● **Exercise task**:
Return verbatim everything from the first line through the line that contains "const standHeight = 153.4; // table to lip", and stop there.

● **Information supplied**:
------------------------------

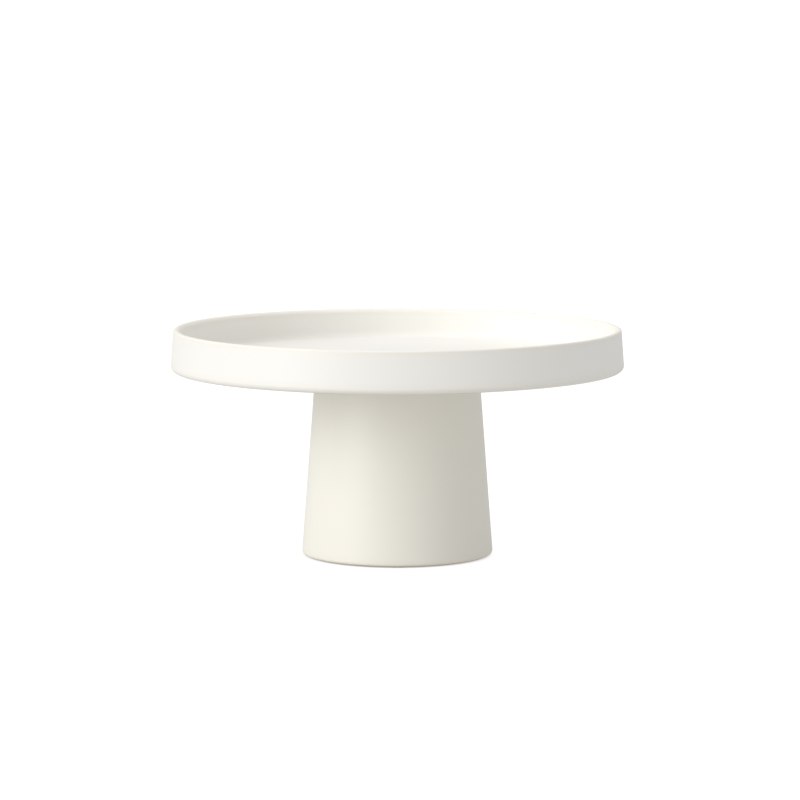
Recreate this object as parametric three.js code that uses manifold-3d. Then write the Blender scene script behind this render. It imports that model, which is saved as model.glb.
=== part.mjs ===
// Pedestal cake stand: a rimmed round plate held on a hollow tapered pedestal by one hand screw
// that is turned from underneath. Millimetres, +Z up. The origin is the point on the table under
// the middle of the stand.
import * as THREE from "three";
import { mergeVertices } from "three/addons/utils/BufferGeometryUtils.js";
import Module from "manifold-3d";

// ---- Driving dimensions ----

// Whole stand
const plateRadius = 152.5; // widest, low on the rim's outer wall: a 12 inch plate
const standHeight = 153.4; // table to lip

// Plate
const dishDepth = 20; // lip down to the flat that the cake stands on
const floorThickness = 6.5;
const skirtDepth = 1.5; // the rim hangs this far below the plate's underside
const rimThickness = 5; // at the lip
const rimDraft = THREE.MathUtils.degToRad(4.3); // the outer wall leans in towards the lip
const dishDraft = THREE.MathUtils.degToRad(2.5); // the inner wall leans out towards the lip
const dishFillet = 4.8;
const lipOuterRounding = 1.4;
const lipInnerRounding = 3.4;
const rimFootRounding = 3.7;
const rimFootWidth = 7.5; // level band under the rim
const bossRadius = 20; // thick pad under the plate's middle, which holds the threaded insert
const bossHeight = 8;

// Pedestal
const pedestalTopRadius = 55.3; // both radii are to the corners before they are rounded
const pedestalBaseRadius = 64.6;
const pedestalWall = 6.5;
const deckThickness = 8;
const shoulderRounding = 2.5;
const footRounding = 2.2;
const footRingWidth = 14; // the wall is thicker at the foot
const footRingHeight = 10;
const footRingInnerRounding = 1.5;
const screwHoleRadius = 7; // wide, so the plate can be centred before the screw is tightened

// Seat gasket, lying between the pedestal's deck and the plate
const gasketThickness = 1;
const gasketWidth = 10;
const gasketInset = 2.1; // in from the edge of the seat's flat

// Clamp screw, M8 coarse, with its thread left plain
const studRadius = 4;
const threadEngagement = 10.5; // length of stud inside the insert
const studSocketDepth = 10; // length of stud moulded into the knob
const knobRadius = 16;
const knobHeight = 14;
const knobLobes = 8;
const knobLobeDepth = 1.6;
const insertRadius = 6;
const steelWasherRadius = 12.5;
const steelWasherThickness = 1.5;
const cushionWasherRadius = 14;
const cushionWasherThickness = 2;

// Foot pads, stuck under the foot ring
const padCount = 4;
const padMargin = 0.25; // foot ring's flat left bare on each side of a pad
const padThickness = 0.8;

// Clearances
const bossClearance = 1.5; // boss to the side and floor of the well that it drops into
const bondGap = 0.3; // adhesive round the insert
const threadClearance = 0.08; // stud to insert, and stud to knob
const washerClearance = 0.4; // stud to washers
const studEndClearance = 0.5; // stud tip to the closed end of its pocket

// ---- Levels and radii that follow from them ----

const lipLevel = standHeight;
const dishFloorLevel = lipLevel - dishDepth;
const undersideLevel = dishFloorLevel - floorThickness;
const rimFootLevel = undersideLevel - skirtDepth;
const bossFootLevel = undersideLevel - bossHeight;
const pocketTopLevel = bossFootLevel + threadEngagement + studEndClearance;

const seatLevel = undersideLevel - gasketThickness;
const wellFloorLevel = bossFootLevel - bossClearance;
const screwDeckLevel = wellFloorLevel - deckThickness; // underside of the deck at the screw
const seatDeckLevel = seatLevel - deckThickness; // underside of the deck below the seat
const footLevel = padThickness;

const washerSeamLevel = screwDeckLevel - cushionWasherThickness;
const knobFaceLevel = washerSeamLevel - steelWasherThickness;
const studTipLevel = bossFootLevel + threadEngagement;

const wellRadius = bossRadius + bossClearance;
const pocketRadius = insertRadius + bondGap;
const gasketOuterRadius = pedestalTopRadius - shoulderRounding - gasketInset;
const footRingInnerRadius = pedestalBaseRadius - footRingWidth;

// ---- Shape helpers ----

const ROUND_LARGE = 64; // facets round the plate
const ROUND_MEDIUM = 48; // facets round the pedestal and the gasket
const ROUND_SMALL = 32; // facets round the screw and its fittings
const ROUND_PAD = 20;
const ARC_STEP = Math.PI / 8;
const ARC_STEP_SMALL = Math.PI / 4; // for roundings under SMALL_ROUNDING
const SMALL_ROUNDING = 2;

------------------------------

● **Result for this task**:
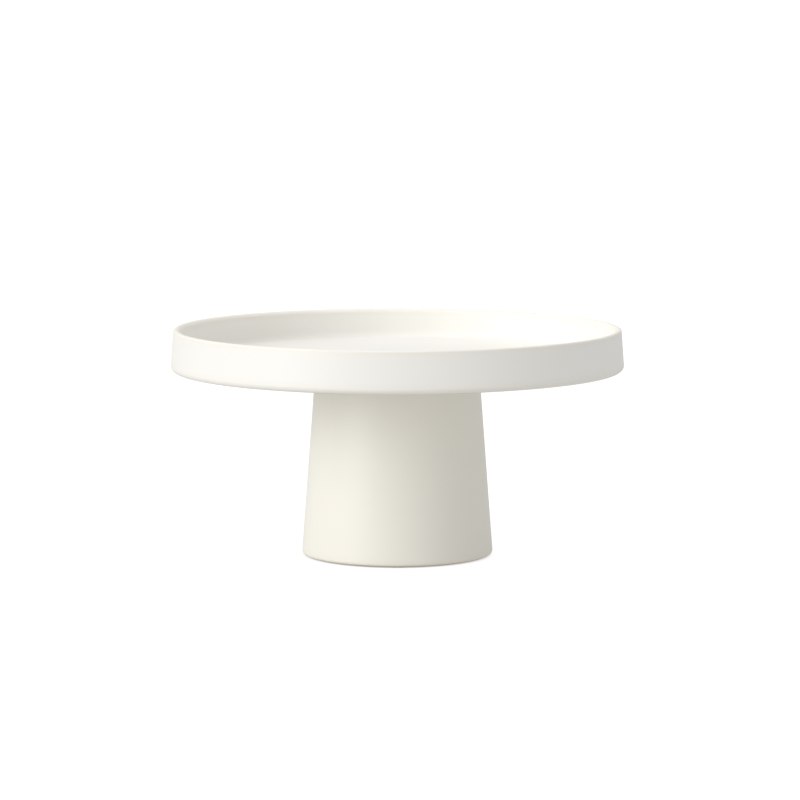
Recreate this object as parametric three.js code that uses manifold-3d. Then write the Blender scene script behind this render. It imports that model, which is saved as model.glb.
=== part.mjs ===
// Pedestal cake stand: a rimmed round plate held on a hollow tapered pedestal by one hand screw
// that is turned from underneath. Millimetres, +Z up. The origin is the point on the table under
// the middle of the stand.
import * as THREE from "three";
import { mergeVertices } from "three/addons/utils/BufferGeometryUtils.js";
import Module from "manifold-3d";

// ---- Driving dimensions ----

// Whole stand
const plateRadius = 152.5; // widest, low on the rim's outer wall: a 12 inch plate
const standHeight = 153.4; // table to lip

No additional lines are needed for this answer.